Email: [email protected]

Prof Nick Rosser, Co-I

My primary research is focused upon the recognition of the role of material deformation characteristics in controlling the spatial and temporal nature of slope failure. My research extends new theoretical models which underpin the most recent developments in the understanding the mechanics of slope failure, from the laboratory to the field. From a risk management perspective this concerns broadly the critical elements of when, where and how slopes fail. I have led the development and use of 3D terrestrial imaging techniques for monitoring slope failure, and we now maintain arguably the most extensive monitoring dataset on rock slope failures worldwide. Original research on rockfall patterns is now being rolled-out into industrial applications in slope safety monitoring systems for mines via collaboration with leading SMEs in this field. More widely, I am actively engaged in research on natural hazards and risk, and the global and local impacts of disasters, reflected in the interests of those in my research group. The nature of this work, including its engagement with emerging technologies, requires interdisciplinary collaborations.

Email: [email protected]

Dr Mark Kincey, PDRA

My primary research focus is on understanding how anthropogenic land use practices influence the nature and rates of geomorphological processes, and in turn, how such processes then impact on people’s interactions with the environment. I have a particular emphasis on the impact of historical and contemporary mining on the physical environment, with my underlying motivation being to constrain physical and geochemical impacts of mineral exploitation, both at present and into the future, to help inform how legacy impacts are managed and how future mineral exploitation is planned. Recent and ongoing collaborative research includes monitoring of sediment and contaminant flux from eroding abandoned metal mines, upland sediment source connectivity following large storm events and analysis of quantitative linkages between mining-induced land subsidence and rates of coastal erosion.

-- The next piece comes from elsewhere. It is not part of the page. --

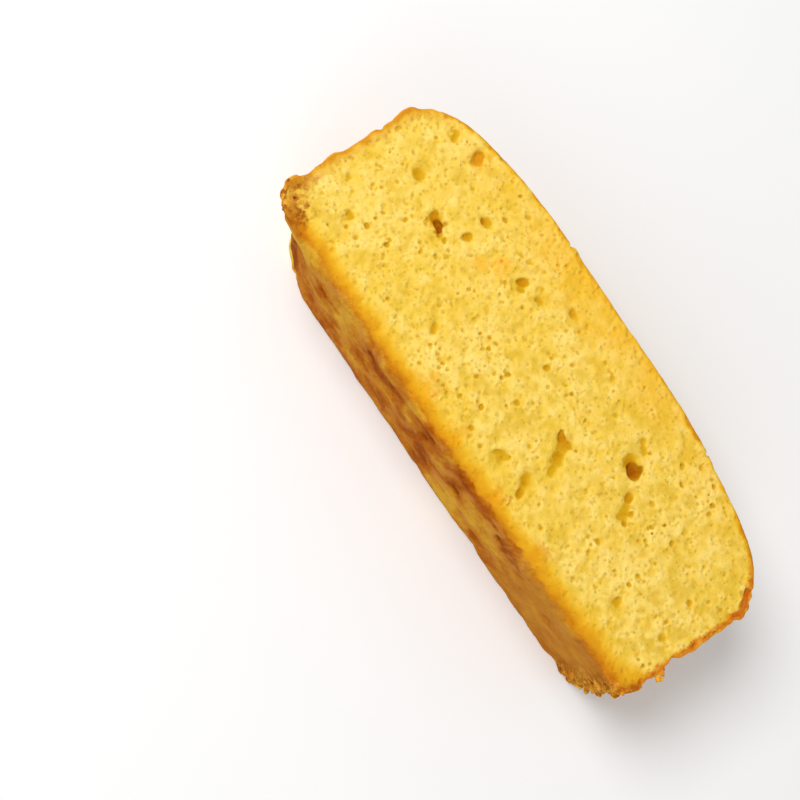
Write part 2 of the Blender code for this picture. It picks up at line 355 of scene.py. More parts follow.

More recently, my research focus has expanded to consider interactions between natural hazards and anthropogenic land use, especially relating to patterns and impacts of landsliding in mountainous environments. This work has been driven by an ongoing DFID-funded project using remote sensing to analyse spatial and temporal variability in earthquake-triggered landsliding in Nepal following the 2015 Gorkha earthquake.

Email: [email protected]

Mr Ignacio Ibarre-Cofre, PhD Researcher

My PhD research focusses on the recognition and understanding of the effects of temperature cycles on rockfall activity. I am using an extensive historical monitoring dataset of 3D point clouds, which has been collected using a permanently installed laser scanner, to identify thermal signatures on rockfall dynamics. To understand the mechanisms that may allow temperature-controlled slope failures, I am using thermocouples and high-resolution infrared thermography monitoring to capture slope surface temperatures, and to assess the amplitude, gradient and accumulation of thermal stress fields acting within these slopes. The findings of my research aim to make progress towards the understanding of thermomechanical controls on the rock slope stability, and the potential impacts on slope hazard and evolution.